You should advise your solicitor, if you have one, that you are attending an initial meeting. If you decide to progress to mediation, you should inform your solicitors of the appointment of a mediator and the date of the first mediation session. It is very helpful for you to obtain legal advice during the mediation and your mediator will actively encourage you to obtain independent legal advice during the process.
Your meeting will be conducted by a mediator authorised by the Family Mediation Council to conduct MIAMs and to sign the relevant court application form confirming that a MIAM has taken place (the form). If at the end of the meeting (to include any meeting with your former partner) either you or the mediator decides that mediation is not appropriate you can ask the mediator to sign the form.

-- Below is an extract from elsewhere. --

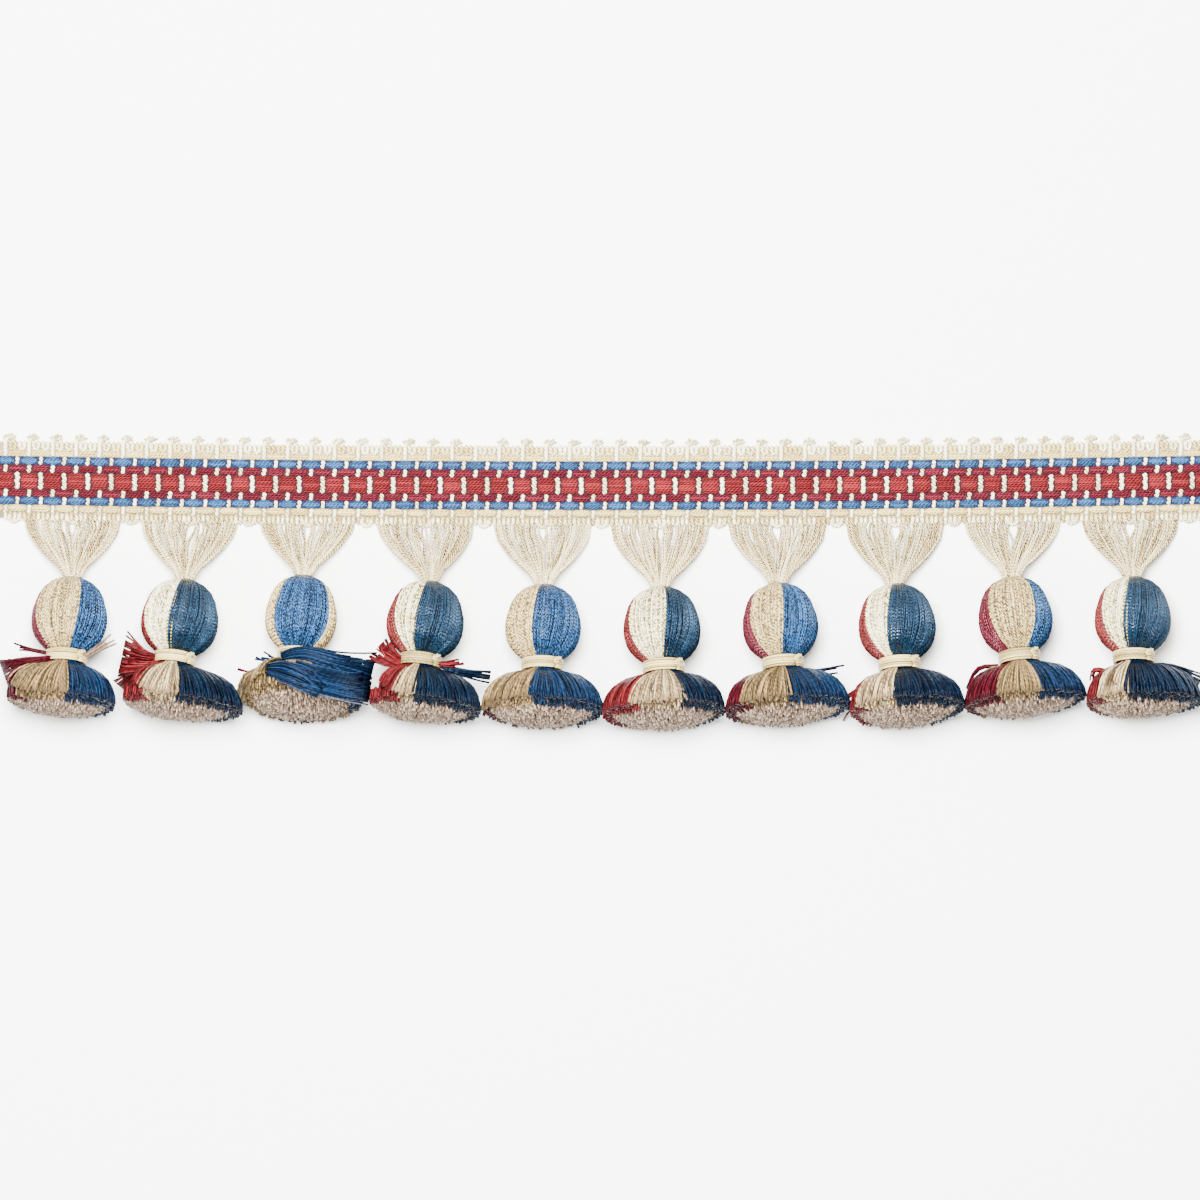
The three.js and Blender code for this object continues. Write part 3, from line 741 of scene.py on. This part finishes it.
def wound_ball(tassel, label):
    """A turned mould, wound from pole to pole with yarns laid side by side."""
    chance = random.Random(100 + label)
    threads = []
    for n in range(BALL_YARNS):
        angle = 2 * math.pi * (n + chance.uniform(-0.3, 0.3)) / BALL_YARNS
        dye = dye_at(tassel, tassel["ball_sectors"], angle)
        skew = ball_skew(tassel, angle) + math.radians(chance.uniform(-1.5, 1.5))
        lift = chance.uniform(-0.12, 0.12)
        route = []
        radii = []
        for along, share in BALL_PROFILE:
            radius = share * tassel["ball"] / 2
            crowd = min(1.0, 0.25 + share)
            turn = angle + skew * along / -BALL_START + chance.uniform(-0.004, 0.004) / max(share, 0.2)
            point = axis_point(tassel, along, radius - BALL_YARN_SUNK + lift * share, turn)
            route.append(Vector((point.x, point.y, max(point.z, BALL_YARN_LOWEST))))
            radii.append(BALL_YARN_RADIUS * crowd * chance.uniform(0.92, 1.08))
        threads.append(thread(route, radii, dye, chance.random()))
    yarns = {dye: wound_yarns[dye] for dye in tassel["dyes"]}
    piece = lay_threads(f"ball_{label}", threads, yarns, 4)
    profile = [(along, share * tassel["ball"] / 2 - MOULD_UNDER_YARN) for along, share in BALL_PROFILE]
    mould = spun_core(f"mould_{label}", tassel, profile, axis_point, wound_yarns,
                      lambda along, turn: dye_at(tassel, tassel["ball_sectors"], turn))
    for made in (piece, mould):
        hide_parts(f"head_{label}")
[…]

It is usual for these meetings to be conducted separately but can, if you decide, be conducted with both of you present. Even if you both have a joint assessment meeting there will be a separate private session with (each of) you. This will involve you and the mediator discussing your personal situation on a confidential basis without your former partner in the room. Any information you give the mediator during this/in a separate meeting will be kept confidential and will not be shared with your former partner except as expressly agreed by you. There are however some exceptions to the mediator’s duty of confidentiality and these are listed below.
During the meeting the mediator will provide information about the options available to you to resolve the issues around your divorce/separation, through dispute resolution, and will discuss with you the pros and cons of each option. The mediator will also ask you questions to make an assessment as to suitability for mediation. The mediator may decide that mediation is not suitable, even if you (and your partner) wish to proceed. You both have to accept the mediator’s decision as manager of the process. If this happens, the mediator will sign the form to confirm that you have attended a MIAM but that mediation is not going ahead.

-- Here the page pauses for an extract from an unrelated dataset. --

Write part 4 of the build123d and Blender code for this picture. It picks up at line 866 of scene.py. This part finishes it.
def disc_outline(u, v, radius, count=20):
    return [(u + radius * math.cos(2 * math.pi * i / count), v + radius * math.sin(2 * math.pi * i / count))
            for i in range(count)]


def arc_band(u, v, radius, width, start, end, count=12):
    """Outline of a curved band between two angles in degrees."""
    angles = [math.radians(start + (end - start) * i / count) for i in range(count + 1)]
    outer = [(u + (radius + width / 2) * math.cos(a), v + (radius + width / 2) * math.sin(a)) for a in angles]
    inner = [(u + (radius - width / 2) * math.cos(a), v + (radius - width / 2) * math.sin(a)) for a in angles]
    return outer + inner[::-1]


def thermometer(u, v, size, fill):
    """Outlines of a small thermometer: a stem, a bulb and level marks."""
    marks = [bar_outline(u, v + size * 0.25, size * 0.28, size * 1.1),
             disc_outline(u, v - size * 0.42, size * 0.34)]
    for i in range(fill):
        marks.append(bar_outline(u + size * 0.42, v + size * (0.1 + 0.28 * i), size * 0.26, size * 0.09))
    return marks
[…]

The mediator may decide that mediator would be suitable. If this happens it is for you, and your partner, to choose whether or not to try the mediation process. Mediator is voluntary. You are required to attend a MIAM before issuing a court application but you are not required to mediate. If you decide that you do not wish to consider mediation then the mediator will complete the form to confirm that you have attended but that mediation is not going ahead.

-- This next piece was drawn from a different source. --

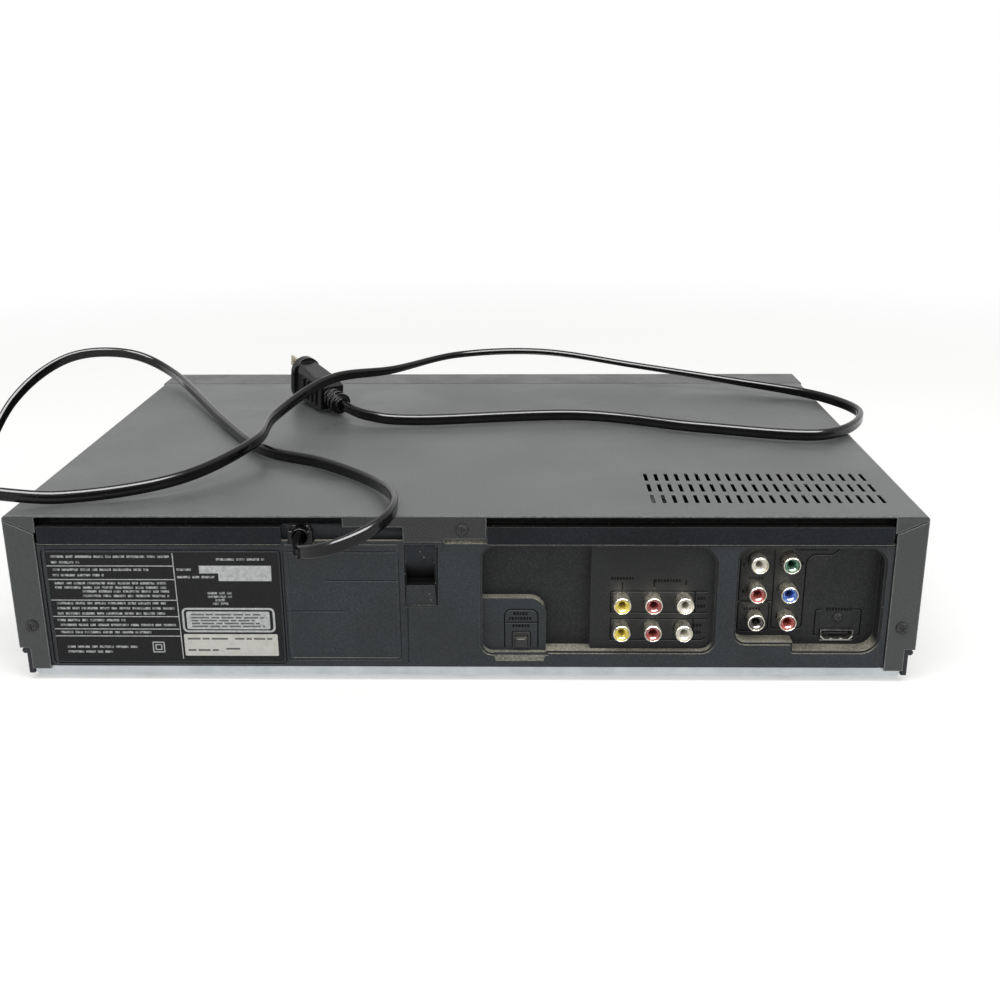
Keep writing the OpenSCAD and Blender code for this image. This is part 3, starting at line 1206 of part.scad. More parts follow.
module traverse() color("#777b7e") loader_place() {
    w = rod_x + 4;
    difference() {
        translate([0, 0, hinge_z - 1]) linear_extrude(traverse_t)
            tile(-traverse_hw, traverse_y0, traverse_hw, hinge_y - 6, [6, 6, 0, 0]);
        span(-w, w, rod_y0 + 2, rod_y1 - 2, hinge_z - 2, hinge_z + 4);
        rod_z(hinge_z - 2, 6, 0, disc_y, 3);
        for (x = [-30, 30]) rod_z(hinge_z - 2, 6, x, disc_y - 14, 4);
    }
    // guide rods in their end lugs
    both() {
        rod_y(rod_y0 - 3, rod_y1 - rod_y0 + 6, rod_x, rod_z, rod_r);
        for (y = [rod_y0 - 4, rod_y1]) span(rod_x - 3, rod_x + 3, y, y + 4, hinge_z, rod_z + 2.3);
        // arms and pins at the rear hinge
        span(traverse_hw - 8, traverse_hw, hinge_y - 10, hinge_y + 4, hinge_z - 3, hinge_z + 3);
        rod_x(traverse_hw - 1, 10, hinge_y, hinge_z, 2.5);
    }
    // spindle motor under the plate
    rod_z(hinge_z - 7, 6.1, 0, disc_y, 13.5);
    rod_z(hinge_z - 2, 8, 0, disc_y, 1.2);
}

module pickup() color("#3f4246") loader_place() difference() {
    union() {
        span(-17, 17, pickup_y0, pickup_y0 + pickup_l, hinge_z - 0.6, rod_z + 2);
        for (x = [-rod_x - 3, rod_x - 3]) span(x, x + 6, pickup_y0 + 4, pickup_y0 + 16, rod_z - 2.6, rod_z + 2.4);
        both() span(16, rod_x - 2, pickup_y0 + 4, pickup_y0 + 16, rod_z - 1, rod_z + 1.6);
        span(-9, 9, pickup_y0 + 2, pickup_y0 + 18, rod_z + 1, rod_z + 5);
        rod_z(rod_z + 4, 2, 0, pickup_y0 + 9, 3.4);
    }
    both() rod_y(pickup_y0, 20, rod_x, rod_z, rod_r + run);
    rod_z(rod_z + 5.4, 2, 0, pickup_y0 + 9, 2.4);
}

module turntable() color("#26282b") loader_place() translate([0, disc_y, 0]) difference() {
    union() {
        translate([0, 0, turntable_z - 2]) cylinder(r = 15, h = 2);
        translate([0, 0, hinge_z + 3]) cylinder(r = 5, h = turntable_z - hinge_z - 4.5);
        translate([0, 0, turntable_z - 0.1]) cylinder(r1 = 7.4, r2 = 6.4, h = 4);
    }
    translate([0, 0, hinge_z]) cylinder(r = 1.2 + run, h = 6.2);
}

module clamper() color("#c9cacb") loader_place() translate([0, disc_y, bridge_z]) difference() {
    union() {
        translate([0, 0, 2]) cylinder(r = 17, h = 1.6);
        translate([0, 0, -2]) cylinder(r = 13, h = 4.1);
    }
    translate([0, 0, -3]) cylinder(r = 8, h = 3);
}

// ---- mains cord ----

// bush with a tapered nose, holding the cord in the rear panel's notch
module cord_bush() color("#161616") difference() {
    union() {
        span(bush_at[0] - 4.3, bush_at[0] + 4.3, bush_y0 + 4, notch_y + 0.5, band_z0 + seat, bush_at[1] + 4.3);
        // flanges inside and outside the notch's wall
        span(bush_at[0] - 6.2, bush_at[0] + 6.2, brow_y - panel_t - 2 - seat, brow_y - panel_t - seat,
            band_z0 + seat, bush_at[1] + 4.3);
        span(bush_at[0] - 5.6, bush_at[0] + 5.6, notch_y + seat, notch_y + 4, band_z0 + seat, bush_at[1] + 2.4);
        rod_y(bush_y0, 6, bush_at[0], bush_at[1], 4.2);
        translate([bush_at[0], notch_y, bush_at[1]]) rotate([-90, 0, 0])
            cylinder(r1 = 4.8, r2 = 4.1, h = bush_y1 - notch_y);
    }
    span(bush_at[0] - 8, bush_at[0] + 8, bush_y0 - 1, bush_y1 + 1, band_z0 - 3, band_z0 + seat);
    rod_y(bush_y0 - 1, bush_y1 - bush_y0 + 2, bush_at[0], bush_at[1], cord_r + bush_gap);
    translate([bush_at[0], bush_y1 - 2, bush_at[1]]) rotate([-90, 0, 0])
        cylinder(r1 = cord_r + bush_gap, r2 = cord_r + 0.4, h = 2.1);
}

function unit(v) = v / norm(v);
function curve(a, b, c, d, t) = 0.5 * (2 * b + (c - a) * t + (2 * a - 5 * b + 4 * c - d) * t * t
    + (3 * b - a - 3 * c + d) * t * t * t);
function square_to(v, t) = unit(v - (v * t) * t);

module power_cord() color("#141414") {
    n = len(cord_route);
    last = (n - 1) * cord_steps;
    path = [for (j = [0:last]) let (i = min(floor(j / cord_steps), n - 2), t = j / cord_steps - i)
        curve(cord_route[max(i - 1, 0)], cord_route[i], cord_route[i + 1], cord_route[min(i + 2, n - 1)], t)];
    way = [for (j = [0:last]) unit(path[min(j + 1, last)] - path[max(j - 1, 0)])];
    up = [for (j = 0, u = square_to([0, 0, 1], way[0]); j <= last; j = j + 1,
        u = square_to(u, way[min(j, last)])) u];
    points = [for (j = [0:last]) for (k = [0:cord_sides - 1]) let (a = 360 * k / cord_sides)
        path[j] + cord_r * (cos(a) * up[j] + sin(a) * cross(way[j], up[j]))];
    sides = [for (j = [0:last - 1]) for (k = [0:cord_sides - 1]) let (m = (k + 1) % cord_sides)
        [j * cord_sides + k, j * cord_sides + m, (j + 1) * cord_sides + m, (j + 1) * cord_sides + k]];
    ends = [[for (k = [cord_sides - 1:-1:0]) k], [for (k = [0:cord_sides - 1]) last * cord_sides + k]];
    polyhedron(points, concat(sides, ends));
}

module plug_place() translate(plug_back) rotate([0, -plug_pitch, plug_yaw]) children();

// moulded two-blade plug: neck with strain ribs, waisted grip and a flange behind the blades
module plug_body() color("#141414") plug_place() difference() {
    union() {
        rotate([0, 90, 0]) cylinder(r1 = 4.6, r2 = 6, h = 14);
        for (i = [0:2]) translate([2.5 + 4 * i, 0, 0]) rotate([0, 90, 0]) cylinder(r = 6.4, h = 1.8);
        translate([14 - eps, 0, 0]) intersection() {
            rotate([90, 0, 90]) linear_extrude(plug_l - 18) slot([0, -6], [0, 6], 7.5);
            translate([0, 20, 0]) rotate([90, 0, 0]) linear_extrude(40)
                polygon([[-1, -7], [0, -7], [10, -10], [plug_l - 17, -12], [plug_l - 17, 12], [10, 10], [0, 7], [-1, 7]]);
        }
        translate([plug_l - 4.2, 0, 0]) rotate([90, 0, 90]) linear_extrude(4.2) slot([0, -5.4], [0, 5.4], 9);
        for (i = [0:3]) translate([20 + 5.4 * i, -8.3, -6]) cube([2.2, 16.6, 12]);
    }
    translate([-1, 0, 0]) rotate([0, 90, 0]) cylinder(r = cord_r + 0.1, h = 2);
    for (s = [-1, 1]) translate([plug_l - 9, -0.9, s * 6.35 - 3.3]) cube([12, 1.8, 6.6]);
}

module plug_blades() color("#c8b27a") plug_place() for (s = [-1, 1])
    translate([plug_l - 9, -0.75, s * 6.35 - 3.15]) difference() {
        cube([9 + 17, 1.5, 6.3]);
        translate([9 + 12.5, 2, 3.15]) rotate([90, 0, 0]) cylinder(r = 1.5, h = 3);
    }

// ---- the model ----

top_cover();
bottom_plate();
feet();
main_frame();
rear_panel();
screws();
front_fascia();
display_window();
cassette_door();
power_button();
open_close_button();
deck_select_button();
dvd_play_button();
dvd_stop_button();
vcr_eject_button();
vcr_rewind_button();
vcr_play_button();
vcr_forward_button();
vcr_stop_button();
front_board();
main_board();
power_board();
power_transformer();
ribbon_cables();
jack_blocks();
jack_sleeves();
jack_liners();
hdmi_socket();
optical_socket();
optical_shutter();
deck_plate();
lower_drum();
head_drum();
supply_reel();
take_up_reel();
capstan();
capstan_motor();
pinch_arm();
pinch_roller();
supply_guide();
take_up_guide();
cassette_holder();
cam_gear();
loading_pinion();
loading_motor();
loader_frame();
disc_tray();
tray_front();
tray_gear();
tray_belt();
motor_pulley();
tray_motor();
traverse();
pickup();
turntable();
clamper();
cord_bush();
power_cord();
plug_body();
plug_blades();
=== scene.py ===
from math import cos, pi, radians, sin

import bmesh
import bpy
from mathutils import Matrix, Vector


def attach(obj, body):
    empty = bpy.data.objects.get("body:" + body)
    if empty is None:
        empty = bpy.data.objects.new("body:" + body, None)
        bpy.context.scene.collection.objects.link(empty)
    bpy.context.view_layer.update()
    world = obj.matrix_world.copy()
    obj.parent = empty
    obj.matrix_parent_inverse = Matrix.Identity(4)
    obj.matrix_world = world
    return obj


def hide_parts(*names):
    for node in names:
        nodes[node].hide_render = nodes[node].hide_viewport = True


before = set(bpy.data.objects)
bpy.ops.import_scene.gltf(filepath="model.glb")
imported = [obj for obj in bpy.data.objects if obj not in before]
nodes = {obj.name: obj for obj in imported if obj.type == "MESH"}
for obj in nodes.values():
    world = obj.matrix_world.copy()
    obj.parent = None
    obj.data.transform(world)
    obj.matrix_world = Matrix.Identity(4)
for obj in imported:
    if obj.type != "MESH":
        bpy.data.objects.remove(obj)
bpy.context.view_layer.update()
mm = 0.001
print("frame loaded,", len(nodes), "CAD parts")


def addObject(name, data):
    made = bpy.data.objects.new(name, data)
    bpy.context.scene.collection.objects.link(made)
    return made


# position, lens, sensor and nearest distance in mm, angles in degrees
cameraView = dict(
    position=(-27.2, 674.7, 268.9), pitch=18.617, yaw=1.077, roll=0.313, lens=43.19, sensor=36, nearest=10)


def placeCamera(look):
    pitch, yaw, roll = (radians(look[k]) for k in ("pitch", "yaw", "roll"))
    forward = Vector((sin(yaw) * cos(pitch), -cos(yaw) * cos(pitch), -sin(pitch)))
    right = forward.cross(Vector((0, 0, 1))).normalized()
    down = forward.cross(right)
    right, down = cos(roll) * right + sin(roll) * down, cos(roll) * down - sin(roll) * right
    camera = addObject("Camera", bpy.data.cameras.new("Camera"))
    turned = Matrix((right, -down, -forward)).transposed().to_4x4()
    camera.matrix_world = Matrix.Translation(Vector(look["position"]) * mm) @ turned
    camera.data.sensor_width = look["sensor"]
    camera.data.lens = look["lens"]
    camera.data.clip_start = look["nearest"] * mm
    bpy.context.scene.camera = camera


placeCamera(cameraView)
print("camera placed")


def newPiece(name, verts, faces, body="housing", slot="panel_plastic", smooth=False):
    mesh = bpy.data.meshes.new(name)
    mesh.from_pydata([tuple(v) for v in verts], [], faces)
    bm = bmesh.new()
    bm.from_mesh(mesh)
    bmesh.ops.recalc_face_normals(bm, faces=bm.faces)
    bm.to_mesh(mesh)
    bm.free()
    for face in mesh.polygons:
        face.use_smooth = smooth
    piece = addObject(name, mesh)
    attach(piece, body)
    return piece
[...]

Exceptions to confidentiality…
- Where any person, particularly a child, is at risk of harm the family mediator has a duty to contact the relevant authorities
- In common with solicitors, the family mediator may be required to disclose to an appropriate Government authority information with regard to the commission of any relevant, previously undisclosed, criminal offence. Such disclosure may take place without informing you and the mediator may have to disclose any meeting without further notice.
- The family mediation is a “processor” of personal data under the Data Protection Act 1998. You consent to us processing your personal data and you understand that this includes our retaining and storing your personal data for as long as is necessary.
- Our quality assurance/contract with the Legal Aid Agency requires that we monitor our mediation files. Please note that the Legal Aid Agency will have access to your file during any audit.
- If you make a compliant your file will be read by any complaints handler to enable him/her to consider the complaint properly.
Fees are charged separately for each client. If you are not eligible for legal aid the MIAM will be charged at £80.00 plus VAT at 20%. If you are eligible for legal aid the MIAM and the signing of the form will be free to you.
Complaints – we have a complaints procedure in writing – please ask us for a copy. You should first of all raise any concern/complaint with your mediator. If it cannot be resolved at this level then your complaint will be sent a Complaints Professional Practice Consultant (CPPC) who will be given the mediation file (see above). The CPPC will investigate and attempt to resolve the complaint within 28 days . The CPPC will make a finding and his/her recommendation will be sent to you. If you are still unhappy/concerned you need to submit a written complain to the Family Mediators Association (FMA). They will deal with the complaint by reference to the Family Mediation Council Code of Practice.
Sarah Mellish and Jane Wells are both mediators trained with Resolution who as Accredited Mediators are able to offer MIAMs and complete the form.